Ridley Scott sekali lagi menghadirkan sinematografi kelas dewa. Setiap adegan — dari gurun Numidia yang membara hingga kemegahan arena Roma — terasa nyata dan penuh emosi. Paul Mescal memerankan Lucius dengan luar biasa: kekar, liris, dan tragis dalam waktu bersamaan.

Denzel Washington sebagai Macrinus memberikan kedalaman yang unik. Ia bukan pahlawan, tapi juga bukan penjahat — hanya seorang pria yang tahu bahwa satu-satunya cara mengalahkan sistem adalah dari dalam.

Pedro Pascal sebagai Acacius, mantan rekan Maximus yang kini jadi jenderal istana, juga menghadirkan lapisan konflik dan kegetiran masa lalu.


Klimaks: Keadilan di Balik Pedang

Klimaks film ini bukan hanya pertarungan fisik, tapi pertempuran moral. Ketika Lucius akhirnya berdiri berhadapan dengan para kaisar, ia harus memilih: membunuh demi balas dendam atau membebaskan demi harapan.

Film berakhir dengan perasaan gempita dan haru, saat Lucius — bukan sebagai kaisar, tapi sebagai simbol — menginspirasi rakyat untuk bangkit. Sebuah akhir yang tidak memaksa kehadiran sekuel, tapi cukup membuka kemungkinan akan Gladiator III.


Jejak Maximus dalam Bayangan Lucius

Meskipun Gladiator II menghadirkan karakter-karakter baru, bayangan Maximus Decimus Meridius tetap terasa kuat dalam setiap adegan. Tak hanya melalui kilas balik atau bisikan nama dalam arena, tetapi lewat jiwa kepemimpinan dan integritas Lucius yang perlahan tumbuh seiring perjalanan hidupnya. Lucius tidak mencoba meniru Maximus, tetapi secara alami berkembang menjadi sosok yang membawa semangat yang sama — berdiri di tengah kekacauan untuk menegakkan keadilan.

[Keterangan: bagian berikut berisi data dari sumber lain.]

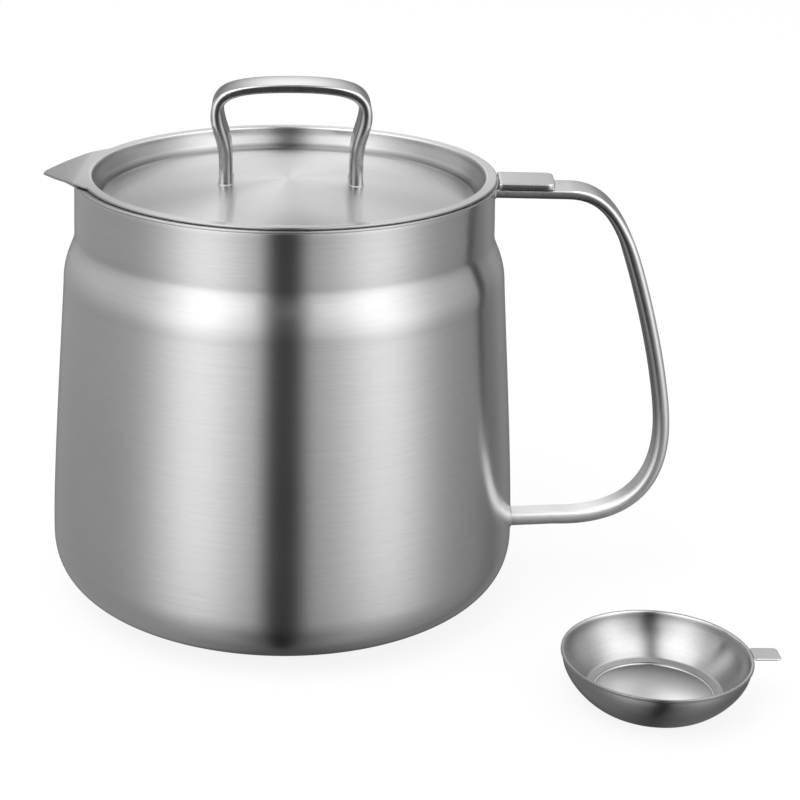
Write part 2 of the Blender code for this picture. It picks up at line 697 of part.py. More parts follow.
def main():
    clear_scene()
    pieces = new_collection(PIECES)
    cutters = new_collection(CUTTERS)
    mats = {
        "pot": steel("pot_steel", 0.56, 0.30),
        "lip": steel("lip_steel", 0.52, 0.34),
        "handle": steel("handle_steel", 0.45, 0.28),
        "lid": steel("lid_steel", 0.62, 0.26),
        "bow": steel("bow_steel", 0.58, 0.22),
    }

    make_pot(pieces, cutters, mats)
    make_pot_handle(pieces, cutters, mats)

    # strainer in the mouth; its empty is the lift axis
    strainer_axis = link(bpy.data.objects.new("strainer_axis", None), pieces)
    strainer_mats = {
        "bowl": steel("strainer_steel", 0.54, 0.32),
        "screen": steel("strainer_screen_steel", 0.42, 0.40),
        "ring": steel("strainer_ring_steel", 0.58, 0.28),
    }
    insert = GAP + STRAINER_SCREEN_SHEET + GAP + STRAINER_RING_HEIGHT
    outline = strainer_outline(
        STRAINER_RADIUS, STRAINER_WALL_RADIUS, STRAINER_TOP, STRAINER_SHEET, STRAINER_DEPTH,
        STRAINER_STRAIGHT, STRAINER_FLOOR_RADIUS, STRAINER_LEDGE, insert)
    make_strainer(
        "strainer", (STRAINER_SHIFT, 0, 0), 0, outline, STRAINER_FLOOR_RADIUS,
        STRAINER_TOP - STRAINER_DEPTH, STRAINER_SHEET, STRAINER_SCREEN_SHEET,
        STRAINER_RING_WIDTH, STRAINER_RING_HEIGHT, POT_STEPS, pieces, strainer_mats,
        strainer_axis)

    # tab with turned-down edges, welded to the strainer's flange above the handle
    tab_top = STRAINER_TOP + TAB_RISE
    tab_bottom = HANDLE_TOP + GAP
    tab_reach = STRAINER_RADIUS + TAB_LENGTH
    tab = plate("strainer_tab",
                tab_outline(STRAINER_WALL_RADIUS, tab_reach, TAB_WIDTH, TAB_CORNER),
                tab_bottom, tab_top, pieces, steel("tab_steel", 0.58, 0.30))
    hollow = plate("tab_hollow",
                   tab_outline(STRAINER_WALL_RADIUS - OVERRUN, tab_reach - TAB_SHEET,
                               TAB_WIDTH - 2 * TAB_SHEET, TAB_CORNER - TAB_SHEET),
                   tab_bottom - OVERRUN, tab_top - TAB_SHEET, cutters)
    mouth = disc_cutter("tab_mouth", STRAINER_RADIUS + GAP, tab_bottom - OVERRUN,
                        tab_top + OVERRUN, POT_STEPS, cutters)
    join(tab, hollow, "DIFFERENCE")
    join(tab, mouth, "DIFFERENCE")
    for obj in (tab, hollow, mouth):
        obj.parent = strainer_axis

    # lid and its bow handle; the empty is the lift axis
    lid_axis = link(bpy.data.objects.new("lid_axis", None), pieces)
    make_lid(pieces, cutters, mats, lid_axis)

    # small dish on the same surface
    dish_axis = link(bpy.data.objects.new("dish_axis", None), pieces)
    dish_mats = {
        "bowl": steel("dish_steel", 0.50, 0.32),
        "screen": steel("dish_screen_steel", 0.46, 0.38),
        "ring": steel("dish_ring_steel", 0.58, 0.28),
    }
    dish_insert = GAP + DISH_SCREEN_SHEET + GAP + DISH_RING_HEIGHT
    dish_wall = DISH_RADIUS - DISH_FLANGE_WIDTH
    dish_outline = strainer_outline(
        DISH_RADIUS, dish_wall, DISH_HEIGHT, DISH_SHEET, DISH_HEIGHT, DISH_STRAIGHT,
        DISH_FLOOR_RADIUS, DISH_LEDGE, dish_insert)
    make_strainer(
        "dish", (DISH_X, DISH_Y, 0), DISH_TURN_DEGREES, dish_outline, DISH_FLOOR_RADIUS, 0,
        DISH_SHEET, DISH_SCREEN_SHEET, DISH_RING_WIDTH, DISH_RING_HEIGHT, DISH_STEPS, pieces,
        dish_mats, dish_axis)
    dish_tab = plate("dish_tab",
                     tab_outline(dish_wall, DISH_RADIUS + DISH_TAB_LENGTH, DISH_TAB_WIDTH,
                                 DISH_TAB_CORNER),
                     DISH_HEIGHT - DISH_TAB_SHEET, DISH_HEIGHT, pieces,
                     steel("dish_tab_steel", 0.62, 0.30))
    dish_mouth = disc_cutter("dish_tab_mouth", DISH_RADIUS + GAP,
                             DISH_HEIGHT - DISH_TAB_SHEET - OVERRUN, DISH_HEIGHT + OVERRUN,
                             DISH_STEPS, cutters)
    join(dish_tab, dish_mouth, "DIFFERENCE")
    for obj in (dish_tab, dish_mouth):
        obj.parent = dish_axis


main()
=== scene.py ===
# %% [markdown]
# # A steel grease pot with its strainer, lid and dish
# Everything here is thin stainless sheet and strap: a spun pot, a strainer hung in its mouth,
# a sunken lid with a beak, and a small strainer dish that stands beside it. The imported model
# gives each solid its true place. This script puts finely divided surfaces in those places,
# gives them brushed and polished steel, and sets the floor, the light and the camera. Shapes
# are written in millimetres and become metres when their mesh is made.

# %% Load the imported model
import math

import bmesh
import bpy
import numpy as np
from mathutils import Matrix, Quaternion


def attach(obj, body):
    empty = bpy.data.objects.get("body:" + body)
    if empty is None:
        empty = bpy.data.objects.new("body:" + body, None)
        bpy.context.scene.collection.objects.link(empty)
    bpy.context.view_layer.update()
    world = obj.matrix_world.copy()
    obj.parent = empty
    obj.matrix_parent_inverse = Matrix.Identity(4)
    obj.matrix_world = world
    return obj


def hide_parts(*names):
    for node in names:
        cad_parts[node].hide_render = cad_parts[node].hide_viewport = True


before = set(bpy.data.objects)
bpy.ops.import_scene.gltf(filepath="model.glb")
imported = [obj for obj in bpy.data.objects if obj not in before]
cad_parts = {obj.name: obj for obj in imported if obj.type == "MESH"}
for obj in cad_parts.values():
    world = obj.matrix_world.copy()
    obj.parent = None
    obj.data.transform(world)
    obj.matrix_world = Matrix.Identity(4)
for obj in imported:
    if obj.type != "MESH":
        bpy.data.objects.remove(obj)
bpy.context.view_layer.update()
MM = 0.001

# %% [markdown]
# ## The camera
# The photograph was taken from a little above the rim, square to the handle. A long lens keeps
# the pot's sides almost parallel. The ellipses of the mouth, the lid and the dish give the
# camera's height and distance. The pot's own axis isn't in the middle of the picture, yet it
# stands upright there, so the frame is slid sideways instead of turning the camera.

# %% Camera
FRAME_PIXELS = 800
LENS_PIXELS = 1946.5
AXIS_PIXEL = 283.2
SENSOR_WIDTH = 36.0
CAMERA_BACK = 590.0 * MM
CAMERA_HEIGHT = 287.4 * MM
CAMERA_TILT = math.radians(20.92)
CAMERA_TURN = math.radians(3.0)
CAMERA_ROLL = math.radians(0.42)

lens = bpy.data.cameras.new("camera")
lens.sensor_width = SENSOR_WIDTH
lens.lens = LENS_PIXELS / FRAME_PIXELS * SENSOR_WIDTH
lens.shift_x = 0.5 - AXIS_PIXEL / FRAME_PIXELS
lens.clip_start = 10.0 * MM
camera = bpy.data.objects.new("camera", lens)
bpy.context.scene.collection.objects.link(camera)
camera.location = (CAMERA_BACK * math.sin(CAMERA_TURN), -CAMERA_BACK * math.cos(CAMERA_TURN), CAMERA_HEIGHT)
camera.rotation_mode = "QUATERNION"
camera.rotation_quaternion = (
    Quaternion((0, 0, 1), CAMERA_TURN)
    @ Quaternion((1, 0, 0), math.radians(90) - CAMERA_TILT)
    @ Quaternion((0, 0, 1), CAMERA_ROLL)
)
bpy.context.scene.camera = camera
print("lens %.1f mm, shift %.3f" % (lens.lens, lens.shift_x))

# %% [markdown]
# ## From a grid of points to faces
# A turned pot, a strap and a rim are all grids: rows along the shape, columns across or round
# it. One could drag such shapes out with modifiers, but a grid from numpy gives even faces and
# an exact edge. Where a grid closes on itself, its last row or column is joined to its first.

# %% Grid helpers
def grid_faces(rows, cols, wrap_rows=False, wrap_cols=False):
    """Quads between grid neighbours: (i, j), (i, j+1), (i+1, j+1), (i+1, j)."""
    i, j = np.meshgrid(
        np.arange(rows if wrap_rows else rows - 1),
        np.arange(cols if wrap_cols else cols - 1),
        indexing="ij",
    )
    down, right = (i + 1) % rows, (j + 1) % cols
    quads = np.stack([i * cols + j, i * cols + right, down * cols + right, down * cols + j], -1)
    return quads.reshape(-1, 4)


def volume_of(points, quads):
    """Sum of the signed corner volumes, dot(a, b x c) / 6, over both halves of each quad."""
    a, b, c, d = (points[quads[:, k]] for k in range(4))
    halves = np.einsum("ij,ij->i", a, np.cross(b, c)) + np.einsum("ij,ij->i", a, np.cross(c, d))
    return halves.sum() / 6


print("a grid of 4 by 5 points has", len(grid_faces(4, 5)), "quads")

# %% [markdown]
# ## From faces to a piece
# The mesh welds what meets, such as a pole or a ring shrunk to a point, and it is turned
# outwards when its volume comes out negative. Brushed steel stretches its highlights round an
# axis, and Blender takes that axis from the mesh's texture space. So a piece whose axis isn't
# the middle of its box is told its centre. Numbers per point, such as the painted shade in a
# cove or a painted highlight on a strap, go into attributes of the mesh, where the materials read them in
# every view.

# %% Surface
WELD_REACH = 0.0004 * MM
SLIVER_REACH = 0.0001 * MM
TEXTURE_SPACE = 100.0 * MM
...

Dalam beberapa momen emosional, penonton akan merasakan bahwa semangat Maximus tidak mati, tapi hidup kembali dalam wujud generasi baru yang berani melawan penindasan demi kebebasan.

Sebuah Legenda Baru Terlahir

Gladiator II adalah jawaban yang layak untuk pertanyaan besar yang tertinggal sejak tahun 2000: apa yang terjadi setelah Maximus mati? Dan jawabannya adalah: sejarah tidak mati. Ia hanya menunggu generasi baru untuk membangkitkannya.

Dengan narasi yang kuat, karakter yang kompleks, dan visual megah yang menggetarkan, film ini bukan hanya sekuel — tapi mahakarya baru dalam sejarah sinema epik modern.